The 2016 Presidential election cycle was wrought with vitriolic, anti-immigrant remarks from then-candidate Donald Trump. In spite of this rhetoric emerged the oddity “Hindus for Trump,” a campaign led by the Republican Hindu Coalition in support of Trump’s presidential bid. As cited by Rozina Ali for The New Yorker, Shalabh Kumar, a Trump donor who donated over a million dollars, recognizes the impact of the Hindu community on Trumpian politics: “A lot of people think that Trump is somewhat of a racist . . . His partnership with the Republican Hindu Coalition will set that aside.”[1] Despite this partnership, in February 2017 (only a few months after Trump’s election), a white nationalist in Olathe, Kansas gunned down two Hindu Indian nationals in a bar after harassing them about their immigration visas. To many liberals and leftists, xenophobic, dog-whistle politics of Trump era are incompatible with acceptance of the Hindu-American community. Yet, as recently as September 2019, Trump hosted a rally in Houston, Texas entitled “Howdy, Modi!” to introduce Indian Prime Minister and Hindu nationalist Narendra Modi to the Hindu-American diaspora during Modi’s American tour; Modi’s intentions can be seen as bolstering diasporic support for the Bhartiya Janata Party and indirectly influencing American political support for Hindu Nationalist policy, including the annexation of Kashmir. However, Trump’s involvement in the rally further blurs notions of who belongs as an American and who does not.
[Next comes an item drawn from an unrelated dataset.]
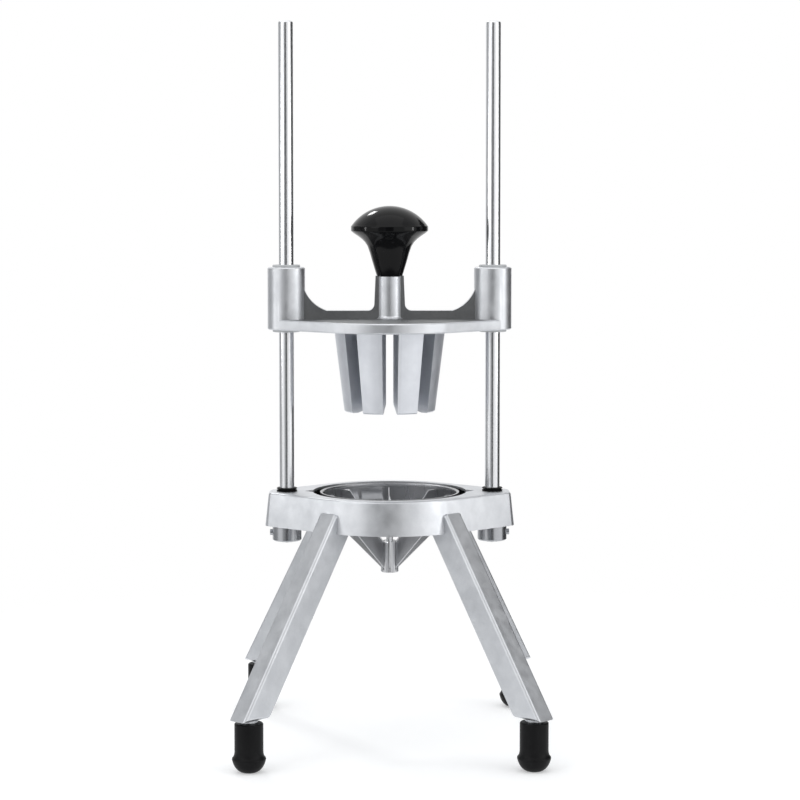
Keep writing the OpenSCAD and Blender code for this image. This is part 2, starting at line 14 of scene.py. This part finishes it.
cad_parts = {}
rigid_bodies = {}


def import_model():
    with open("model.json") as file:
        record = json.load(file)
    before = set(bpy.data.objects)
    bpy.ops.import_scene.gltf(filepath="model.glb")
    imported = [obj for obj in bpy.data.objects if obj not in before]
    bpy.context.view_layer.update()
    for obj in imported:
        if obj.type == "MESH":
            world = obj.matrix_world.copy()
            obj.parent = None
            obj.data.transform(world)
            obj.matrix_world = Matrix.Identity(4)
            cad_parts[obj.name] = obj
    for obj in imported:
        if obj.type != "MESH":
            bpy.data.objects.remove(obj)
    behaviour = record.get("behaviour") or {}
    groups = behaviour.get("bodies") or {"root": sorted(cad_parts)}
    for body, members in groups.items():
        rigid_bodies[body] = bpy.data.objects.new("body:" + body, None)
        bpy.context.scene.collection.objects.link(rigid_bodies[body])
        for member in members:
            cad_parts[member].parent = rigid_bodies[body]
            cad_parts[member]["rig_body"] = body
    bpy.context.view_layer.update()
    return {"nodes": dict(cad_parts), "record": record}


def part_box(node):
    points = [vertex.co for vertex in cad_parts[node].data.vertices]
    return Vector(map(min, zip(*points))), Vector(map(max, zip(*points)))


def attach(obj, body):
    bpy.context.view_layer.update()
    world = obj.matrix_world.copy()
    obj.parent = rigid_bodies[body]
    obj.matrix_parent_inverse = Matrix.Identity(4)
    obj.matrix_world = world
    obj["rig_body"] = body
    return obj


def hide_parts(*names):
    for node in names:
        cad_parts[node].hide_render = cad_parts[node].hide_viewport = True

The object of study in this project is the Hindu-American population of Fairfax, VA. Moreover, through this project I sought to gain a working knowledge of the nature of the practicing Hindu-American community in the outskirts of the nation’s capital to determine the influence of religion, caste, cosmopolitanism, and attempts at assimilation (or lack thereof) on this population’s identity formation and sense of belonging.  Using techniques of participant observation and judgment sampling, I visited weekly pujas and cultural events, such as the Deepavali celebration, at Sri Venkateswara Lotus temple in Fairfax to meet, converse with, and observe practicing Hindu-Americans in their place of worship. I attended pujas at the temple, which are typically attended by the most devoted Hindu practitioners; I also attended Deepavali celebrations, which are typically attended by a wider audience. Through my interviews, I asked participants questions to determine the extent to which Hindu-Americans in Fairfax practice their faith and acculturate to the southeastern United States. Through my conversations with participants and informing my analysis with existing scholarship on the Hindu diaspora and multiculturalism in the United States, I found that the temple site is home to multiple occurrences: that of a religious site, of a diasporic community space for recent immigrants, and as a site of contention in which the desires of conservative, cosmopolitan, and typically upper-caste parents and their resistant children play out. Through this project, I explore the implications of this research on understanding an affluent immigrant group with a powerful political presence.